Eppure fin dal 1995 ogni 17 giugno ricorre la Giornata mondiale della lotta alla desertificazione e alla siccità: non ce ne siamo mai interessati troppo. Si celebra in paesi dove il problema è di casa, quest’anno si è tenuta in Nigeria e ha avuto come tema “Risorgere insieme dalla siccità”. Ibrahim Thiaw, segretario della costola delle Nazioni Unite che se ne occupa, ha definito la siccità uno dei disastri più distruttivi in termini di perdita di vite (umane, vegetali e animali) e ha dichiarato l’intensificarsi del fenomeno un segnale di “un futuro precario per il mondo”.
Per restare a noi: la siccità ad estate appena iniziata minaccia al Nord metà della produzione agricola, presagendo meno raccolto per noi e per il mercato, aziende in ginocchio, mancate risorse alimentari ed economiche.

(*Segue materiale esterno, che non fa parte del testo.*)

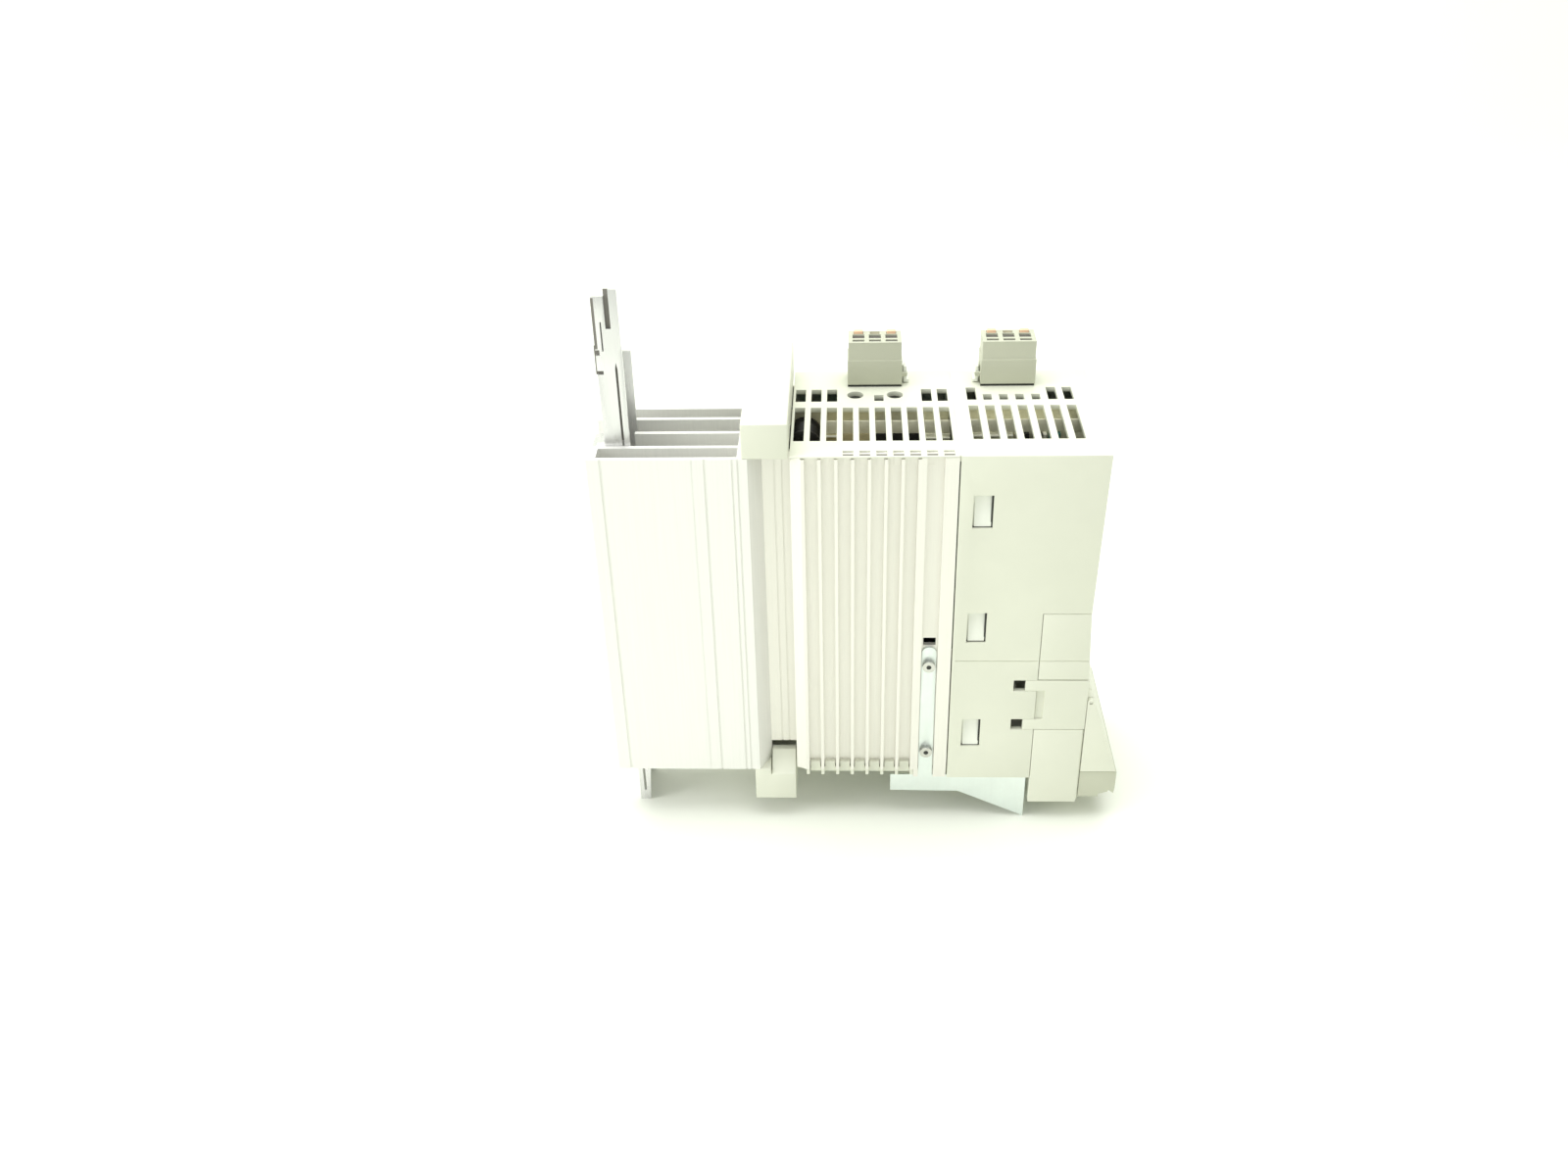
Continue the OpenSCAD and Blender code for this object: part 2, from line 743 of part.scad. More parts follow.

La Sicilia ha il 70% della superficie a rischio medio alto di desertificazione, il Molise il 58%, la Puglia il 57%, la Basilicata il 55%.
Che fare dunque? Dato che nessuno sa far piovere, non resta che contenere gli sprechi d’acqua in casa come negli acquedotti (si parla di una perdita del 40% per le falle nelle condutture), cambiare – come sta accadendo – le coltivazioni (grano saraceno al posto di altre specie), adottare tutti e presto comportamenti virtuosi, imparare una maggiore resilienza di fronte a simili episodi che si ripeteranno.
Se tutto questo ci trova stupiti e impreparati facciamo pure mea culpa: in quel tesoro che è la Laudato Sì, papa Francesco aveva già delineato il quadro limpido e tragico: “Alcuni studi hanno segnalato il rischio di subire un’acuta scarsità di acqua entro pochi decenni se non si agisce con urgenza. Gli impatti ambientali potrebbero colpire miliardi di persone, e d’altra parte è prevedibile che il controllo dell’acqua da parte di grandi imprese mondiali si trasformi in una delle principali fonti di conflitto di questo secolo”.